» INPUT MATERIAL
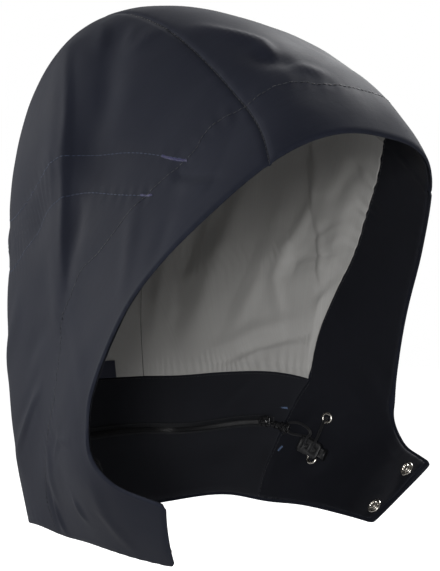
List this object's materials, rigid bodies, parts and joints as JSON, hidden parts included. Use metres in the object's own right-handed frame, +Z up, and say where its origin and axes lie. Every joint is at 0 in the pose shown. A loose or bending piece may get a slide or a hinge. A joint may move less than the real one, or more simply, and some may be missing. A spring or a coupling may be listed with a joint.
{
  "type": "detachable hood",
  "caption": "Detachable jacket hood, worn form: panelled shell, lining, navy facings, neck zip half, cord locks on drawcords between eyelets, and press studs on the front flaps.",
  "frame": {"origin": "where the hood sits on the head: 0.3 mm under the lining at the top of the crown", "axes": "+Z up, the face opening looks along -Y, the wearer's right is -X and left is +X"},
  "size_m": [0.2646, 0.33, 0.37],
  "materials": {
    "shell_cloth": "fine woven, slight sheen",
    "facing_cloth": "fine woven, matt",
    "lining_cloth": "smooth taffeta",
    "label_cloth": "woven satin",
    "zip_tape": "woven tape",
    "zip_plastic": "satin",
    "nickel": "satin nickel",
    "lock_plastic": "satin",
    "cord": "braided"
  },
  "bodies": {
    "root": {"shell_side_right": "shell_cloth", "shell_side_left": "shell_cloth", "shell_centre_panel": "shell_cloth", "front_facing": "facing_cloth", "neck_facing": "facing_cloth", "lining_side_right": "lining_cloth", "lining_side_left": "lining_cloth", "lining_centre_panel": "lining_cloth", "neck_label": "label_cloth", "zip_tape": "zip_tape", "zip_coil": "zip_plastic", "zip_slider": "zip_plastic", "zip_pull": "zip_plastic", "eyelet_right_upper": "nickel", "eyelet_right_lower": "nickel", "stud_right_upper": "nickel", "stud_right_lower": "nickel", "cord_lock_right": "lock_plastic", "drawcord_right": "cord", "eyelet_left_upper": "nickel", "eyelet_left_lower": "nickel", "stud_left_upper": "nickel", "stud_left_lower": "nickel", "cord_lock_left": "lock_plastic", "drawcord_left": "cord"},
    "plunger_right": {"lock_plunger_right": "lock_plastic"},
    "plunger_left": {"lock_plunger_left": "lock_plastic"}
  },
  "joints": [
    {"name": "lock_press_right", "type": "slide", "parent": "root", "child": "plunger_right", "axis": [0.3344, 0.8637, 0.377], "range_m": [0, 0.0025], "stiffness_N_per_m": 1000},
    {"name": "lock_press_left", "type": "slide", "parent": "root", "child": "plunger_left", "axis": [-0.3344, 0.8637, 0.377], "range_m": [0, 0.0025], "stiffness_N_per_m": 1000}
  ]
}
...
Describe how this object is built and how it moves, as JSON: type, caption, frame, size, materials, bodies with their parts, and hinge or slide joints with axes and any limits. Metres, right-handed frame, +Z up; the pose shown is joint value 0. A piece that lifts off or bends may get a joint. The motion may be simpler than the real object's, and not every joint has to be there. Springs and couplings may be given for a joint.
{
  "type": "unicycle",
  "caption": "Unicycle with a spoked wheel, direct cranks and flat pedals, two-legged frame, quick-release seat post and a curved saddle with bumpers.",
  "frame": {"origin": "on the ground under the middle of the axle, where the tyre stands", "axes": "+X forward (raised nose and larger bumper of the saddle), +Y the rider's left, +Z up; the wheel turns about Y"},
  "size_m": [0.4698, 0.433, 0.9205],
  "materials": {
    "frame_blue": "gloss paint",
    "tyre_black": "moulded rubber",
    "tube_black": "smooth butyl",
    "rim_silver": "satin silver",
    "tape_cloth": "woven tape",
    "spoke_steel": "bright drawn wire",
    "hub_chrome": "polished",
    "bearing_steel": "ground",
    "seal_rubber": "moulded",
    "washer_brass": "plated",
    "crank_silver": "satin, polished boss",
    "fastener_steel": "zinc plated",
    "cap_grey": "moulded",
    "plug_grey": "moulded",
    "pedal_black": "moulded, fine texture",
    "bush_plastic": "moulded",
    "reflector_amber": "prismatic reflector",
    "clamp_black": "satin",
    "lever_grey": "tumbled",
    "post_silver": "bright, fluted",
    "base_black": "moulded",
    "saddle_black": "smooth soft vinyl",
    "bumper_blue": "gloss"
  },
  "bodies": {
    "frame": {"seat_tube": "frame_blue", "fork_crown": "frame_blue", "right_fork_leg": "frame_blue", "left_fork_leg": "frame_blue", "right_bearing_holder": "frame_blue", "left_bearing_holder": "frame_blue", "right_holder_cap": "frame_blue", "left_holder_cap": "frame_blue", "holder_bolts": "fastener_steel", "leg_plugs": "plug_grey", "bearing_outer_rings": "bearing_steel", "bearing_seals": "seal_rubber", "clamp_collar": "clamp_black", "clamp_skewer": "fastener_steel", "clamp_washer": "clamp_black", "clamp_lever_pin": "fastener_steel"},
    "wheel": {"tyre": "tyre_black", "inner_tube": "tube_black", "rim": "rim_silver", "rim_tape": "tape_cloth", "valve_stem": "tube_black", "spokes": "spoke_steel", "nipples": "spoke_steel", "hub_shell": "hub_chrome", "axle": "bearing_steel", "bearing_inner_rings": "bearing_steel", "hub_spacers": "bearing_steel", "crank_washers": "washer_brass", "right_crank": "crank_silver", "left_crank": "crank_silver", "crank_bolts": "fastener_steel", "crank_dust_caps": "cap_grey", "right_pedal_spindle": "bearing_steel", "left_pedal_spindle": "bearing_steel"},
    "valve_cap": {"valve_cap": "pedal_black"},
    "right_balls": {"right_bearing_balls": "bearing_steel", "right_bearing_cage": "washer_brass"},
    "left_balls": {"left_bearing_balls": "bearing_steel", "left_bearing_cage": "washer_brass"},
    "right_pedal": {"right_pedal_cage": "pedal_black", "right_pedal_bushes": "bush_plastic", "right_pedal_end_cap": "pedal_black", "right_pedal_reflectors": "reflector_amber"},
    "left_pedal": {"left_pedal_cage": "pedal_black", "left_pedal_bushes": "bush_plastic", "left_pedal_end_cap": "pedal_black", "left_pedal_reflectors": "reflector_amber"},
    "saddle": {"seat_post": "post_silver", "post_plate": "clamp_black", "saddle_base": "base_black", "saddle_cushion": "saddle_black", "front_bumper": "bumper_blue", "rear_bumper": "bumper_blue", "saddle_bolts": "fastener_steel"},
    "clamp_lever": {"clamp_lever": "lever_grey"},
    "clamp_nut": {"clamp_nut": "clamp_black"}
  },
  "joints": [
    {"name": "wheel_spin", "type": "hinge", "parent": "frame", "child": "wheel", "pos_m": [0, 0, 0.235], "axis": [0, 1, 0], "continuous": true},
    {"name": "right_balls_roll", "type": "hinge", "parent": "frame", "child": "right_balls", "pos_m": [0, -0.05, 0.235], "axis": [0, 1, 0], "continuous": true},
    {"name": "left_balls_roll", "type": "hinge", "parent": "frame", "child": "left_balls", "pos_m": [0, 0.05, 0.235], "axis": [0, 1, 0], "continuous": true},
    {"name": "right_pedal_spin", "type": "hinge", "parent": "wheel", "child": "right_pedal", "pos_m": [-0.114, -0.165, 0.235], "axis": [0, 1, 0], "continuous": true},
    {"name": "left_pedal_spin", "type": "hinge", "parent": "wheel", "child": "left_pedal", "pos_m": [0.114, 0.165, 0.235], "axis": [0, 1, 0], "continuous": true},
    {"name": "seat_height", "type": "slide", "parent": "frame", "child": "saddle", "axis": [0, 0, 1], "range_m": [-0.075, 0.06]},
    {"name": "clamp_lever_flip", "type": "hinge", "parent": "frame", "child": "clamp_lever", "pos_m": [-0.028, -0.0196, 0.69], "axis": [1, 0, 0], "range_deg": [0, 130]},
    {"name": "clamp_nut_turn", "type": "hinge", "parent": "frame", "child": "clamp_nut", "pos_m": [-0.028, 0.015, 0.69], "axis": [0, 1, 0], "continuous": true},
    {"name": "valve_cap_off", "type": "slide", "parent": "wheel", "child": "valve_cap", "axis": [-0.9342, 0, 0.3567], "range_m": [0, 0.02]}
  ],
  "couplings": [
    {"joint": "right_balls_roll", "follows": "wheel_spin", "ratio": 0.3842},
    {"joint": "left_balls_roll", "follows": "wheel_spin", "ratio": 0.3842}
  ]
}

» YOUR OBJECTIVE
Look through the lines above and collect those with the word "piece".

» COMPLETED TASK
List this object's materials, rigid bodies, parts and joints as JSON, hidden parts included. Use metres in the object's own right-handed frame, +Z up, and say where its origin and axes lie. Every joint is at 0 in the pose shown. A loose or bending piece may get a slide or a hinge. A joint may move less than the real one, or more simply, and some may be missing. A spring or a coupling may be listed with a joint.
Describe how this object is built and how it moves, as JSON: type, caption, frame, size, materials, bodies with their parts, and hinge or slide joints with axes and any limits. Metres, right-handed frame, +Z up; the pose shown is joint value 0. A piece that lifts off or bends may get a joint. The motion may be simpler than the real object's, and not every joint has to be there. Springs and couplings may be given for a joint.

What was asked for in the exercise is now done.